WASHINGTON — When it comes to relocating, there are “job-first” movers — those who move to a city primarily for work-related reasons — and “location-first” movers that move because they like the city, and will job search once they get there.
D.C. is definitely a job-first city.
“In the Washington, D.C. area, you have a lot of high-paying jobs for college-educated workers and these are the same workers who might be looking for jobs in New York or Boston or San Francisco, so they may not be committed to moving to D.C. but are instead exploring jobs in a few different places,” Sidney Bennett, at Apartment List told WTOP.
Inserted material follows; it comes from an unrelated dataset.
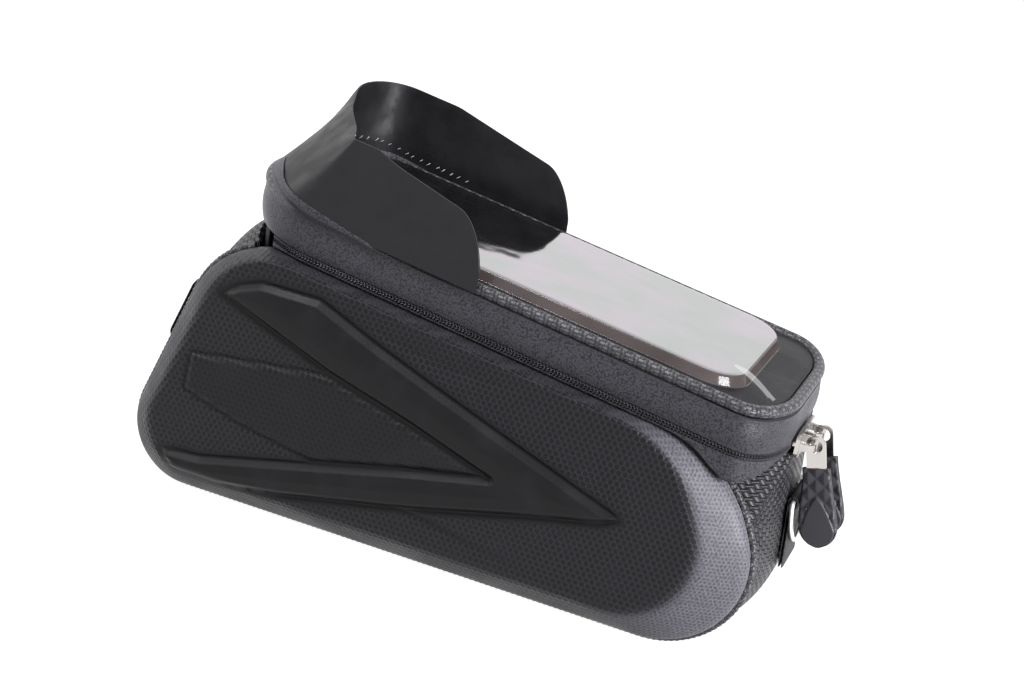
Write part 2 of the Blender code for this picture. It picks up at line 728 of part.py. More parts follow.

Apartment list surveyed more than 20,000 users to gauge their reasons for moving. Among those moving to Washington, 59 percent said they were moving to Washington because they landed a job here. Only San Jose, California has more job-first movers, at 75 percent.
Those renters moving to Washington also buck a national trend, and actually plan to stay put once they get here.
“Washington has more people planning to settle than a lot of other job-first places, and it may be because there are a lot of jobs that are industry specific that only the Washington area offers, like association-related or government agency jobs,” Bennett said.
The Washington area also has one of the highest concentrations of high-paying professional jobs.
Apartment List’s survey found 36.3 percent of new D.C.-area renters are planning to settle down here long-term.
Nationally, college-educated renters are more likely to be job-first movers.
The metros with the most location-first movers tend to be in more affordable, fast-growing Sunbelt metros, with 69 percent of those moving to Phoenix picking the city, not relocating for a job.
The top city for location-first movers is Las Vegas, with more than eight out of 10 moving to Vegas to look for a job, not because they’ve already landed one.